Files
clice/include/Support/GlobPattern.h
2025-09-20 23:10:31 +08:00

120 lines
3.7 KiB
C++

#pragma once
#include <expected>
#include <string>
#include <bitset>
#include "llvm/ADT/STLExtras.h"
#include "llvm/ADT/SmallVector.h"
#include "llvm/ADT/StringRef.h"
namespace clice {
using GlobCharSet = std::bitset<256>;
/// This class implements a glob pattern matcher to parse patterns to
/// watch relative to the base path.
///
/// Glob patterns can have the following syntax:
/// - `*` to match one or more characters in a path segment
/// - `?` to match on one character in a path segment
/// - `**` to match any number of path segments, including none
/// - `{}` to group conditions (e.g. `***.{ts,js}` matches all TypeScript
/// and JavaScript files)
/// - `[]` to declare a range of characters to match in a path segment
/// (e.g., `example.[0-9]` to match on `example.0`, `example.1`, …)

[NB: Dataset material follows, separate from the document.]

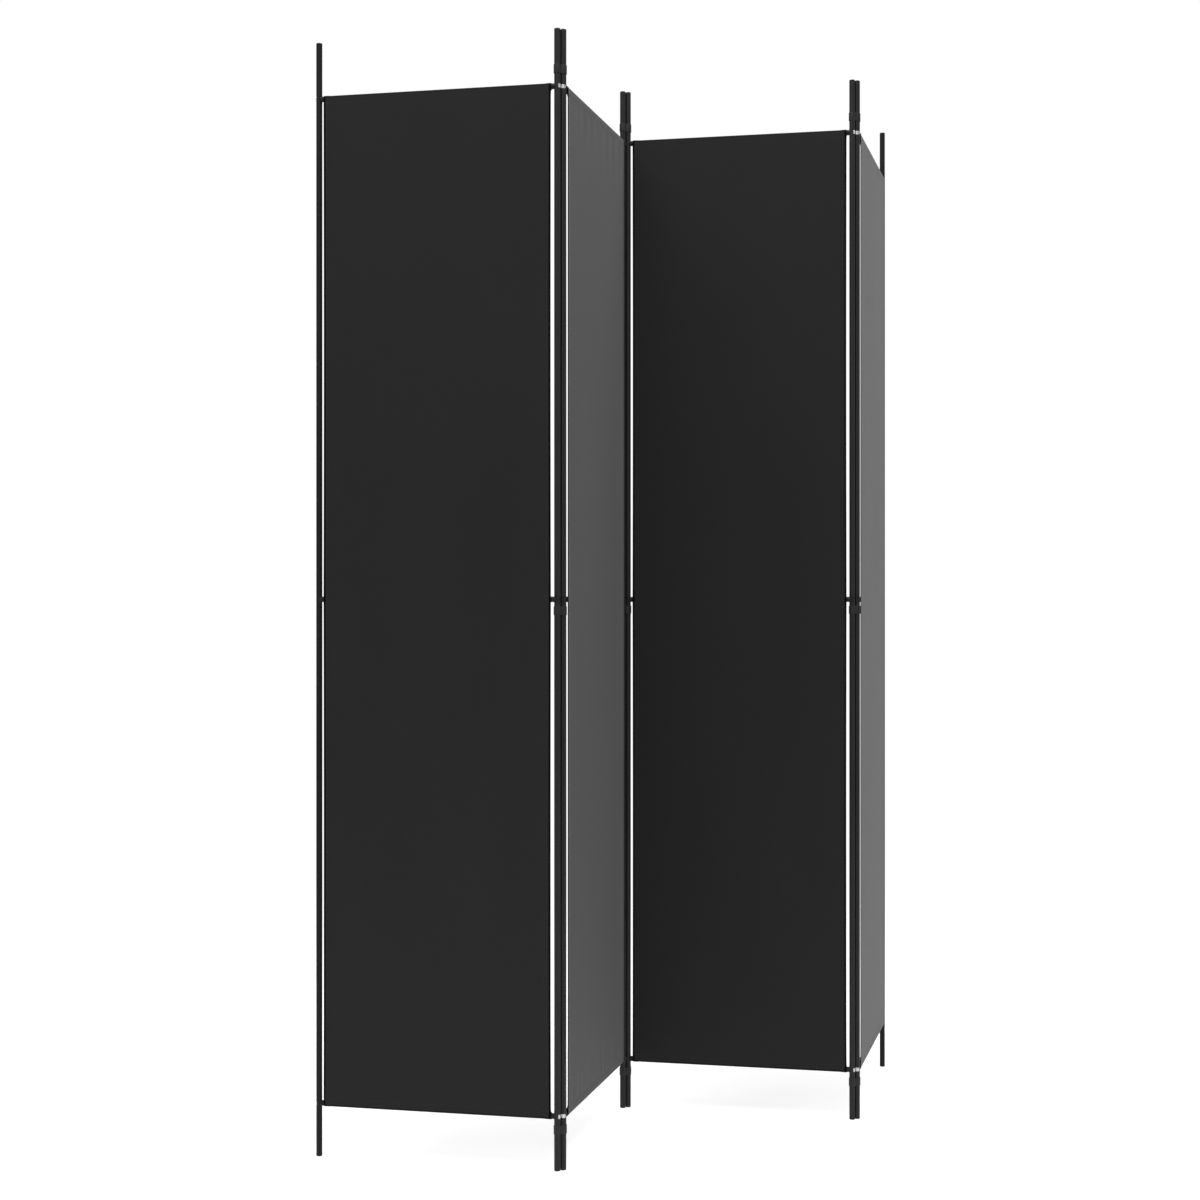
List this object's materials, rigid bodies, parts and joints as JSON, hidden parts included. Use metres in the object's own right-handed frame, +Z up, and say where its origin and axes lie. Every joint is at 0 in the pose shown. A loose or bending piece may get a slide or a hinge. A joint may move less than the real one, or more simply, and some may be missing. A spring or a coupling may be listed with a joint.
{
  "type": "folding room divider screen",
  "caption": "Free-standing folding room divider: fabric panels on slim tube frames, joined by figure-eight clips, stands in a zigzag and folds flat.",
  "frame": {"origin": "on the floor under the middle of the screen, at the centre of its bounding box as it stands", "axes": "+Z up, +X along the screen to the viewer's right when facing its front, -Y out of its front"},
  "size_m": [1.4458, 0.3502, 2.2],
  "materials": {
    "tube": "fine satin powder coat",
    "fabric": "fine plain-woven polyester, matt with a sheen at grazing angles",
    "clip": "satin moulded",
    "joiner": "satin moulded",
    "plug": "satin moulded",
    "washer": "bright zinc plate",
    "insert": "plain moulded",
    "bolt": "bright zinc plate"
  },
  "bodies": {
    "panel_1": {"panel_1_left_post_lower": "tube", "panel_1_left_post_upper": "tube", "panel_1_right_post_lower": "tube", "panel_1_right_post_upper": "tube", "panel_1_tee_joiners": "joiner", "panel_1_top_bar": "tube", "panel_1_middle_bar": "tube", "panel_1_bottom_bar": "tube", "panel_1_bar_inserts": "insert", "panel_1_bar_bolts": "bolt", "panel_1_bolt_washers": "washer", "panel_1_post_caps": "plug", "panel_1_feet": "plug", "panel_1_fabric": "fabric"},
    "hinge_1_2": {"hinge_clips_1_2": "clip"},
    "panel_2": {"panel_2_left_post_lower": "tube", "panel_2_left_post_upper": "tube", "panel_2_right_post_lower": "tube", "panel_2_right_post_upper": "tube", "panel_2_tee_joiners": "joiner", "panel_2_top_bar": "tube", "panel_2_middle_bar": "tube", "panel_2_bottom_bar": "tube", "panel_2_bar_inserts": "insert", "panel_2_bar_bolts": "bolt", "panel_2_bolt_washers": "washer", "panel_2_post_caps": "plug", "panel_2_feet": "plug", "panel_2_fabric": "fabric"},
    "hinge_2_3": {"hinge_clips_2_3": "clip"},
    "panel_3": {"panel_3_left_post_lower": "tube", "panel_3_left_post_upper": "tube", "panel_3_right_post_lower": "tube", "panel_3_right_post_upper": "tube", "panel_3_tee_joiners": "joiner", "panel_3_top_bar": "tube", "panel_3_middle_bar": "tube", "panel_3_bottom_bar": "tube", "panel_3_bar_inserts": "insert", "panel_3_bar_bolts": "bolt", "panel_3_bolt_washers": "washer", "panel_3_post_caps": "plug", "panel_3_feet": "plug", "panel_3_fabric": "fabric"},
    "hinge_3_4": {"hinge_clips_3_4": "clip"},
    "panel_4": {"panel_4_left_post_lower": "tube", "panel_4_left_post_upper": "tube", "panel_4_right_post_lower": "tube", "panel_4_right_post_upper": "tube", "panel_4_tee_joiners": "joiner", "panel_4_top_bar": "tube", "panel_4_middle_bar": "tube", "panel_4_bottom_bar": "tube", "panel_4_bar_inserts": "insert", "panel_4_bar_bolts": "bolt", "panel_4_bolt_washers": "washer", "panel_4_post_caps": "plug", "panel_4_feet": "plug", "panel_4_fabric": "fabric"}
  },
  "joints": [
    {"name": "panel_2_in_clips_2_3", "type": "hinge", "parent": "hinge_2_3", "child": "panel_2", "pos_m": [-0.0067, 0.16811, 1.1], "axis": [0, 0, 1], "range_deg": [-44, 45]},
    {"name": "panel_3_in_clips_2_3", "type": "hinge", "parent": "hinge_2_3", "child": "panel_3", "pos_m": [0.0067, 0.16811, 1.1], "axis": [0, 0, -1], "range_deg": [-44, 45]},
    {"name": "clips_1_2_on_panel_2", "type": "hinge", "parent": "panel_2", "child": "hinge_1_2", "pos_m": [-0.35486, -0.16811, 1.1], "axis": [0, 0, -1], "range_deg": [-44, 45]},
    {"name": "panel_1_in_clips_1_2", "type": "hinge", "parent": "hinge_1_2", "child": "panel_1", "pos_m": [-0.36826, -0.16811, 1.1], "axis": [0, 0, -1], "range_deg": [-44, 45]},
    {"name": "clips_3_4_on_panel_3", "type": "hinge", "parent": "panel_3", "child": "hinge_3_4", "pos_m": [0.35486, -0.16811, 1.1], "axis": [0, 0, 1], "range_deg": [-44, 45]},
    {"name": "panel_4_in_clips_3_4", "type": "hinge", "parent": "hinge_3_4", "child": "panel_4", "pos_m": [0.36826, -0.16811, 1.1], "axis": [0, 0, 1], "range_deg": [-44, 45]}
  ]
}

/// - `[!...]` to negate a range of characters to match in a path segment
/// (e.g., `example.[!0-9]` to match on `example.a`, `example.b`,
/// but not `example.0`)
///
/// Note: Use only `/` for path segment seperator
class GlobPattern {
public:
/// \param Pat the pattern to match against
/// \param MaxSubPatterns if provided limit the number of allowed subpatterns
/// created from expanding braces otherwise disable
/// brace expansion
static std::expected<GlobPattern, std::string> create(llvm::StringRef s,
size_t max_subpattern_num = 100);
// Returns true for glob pattern "*" or "**". Can be used to avoid expensive
// preparation/acquisition of the input for match().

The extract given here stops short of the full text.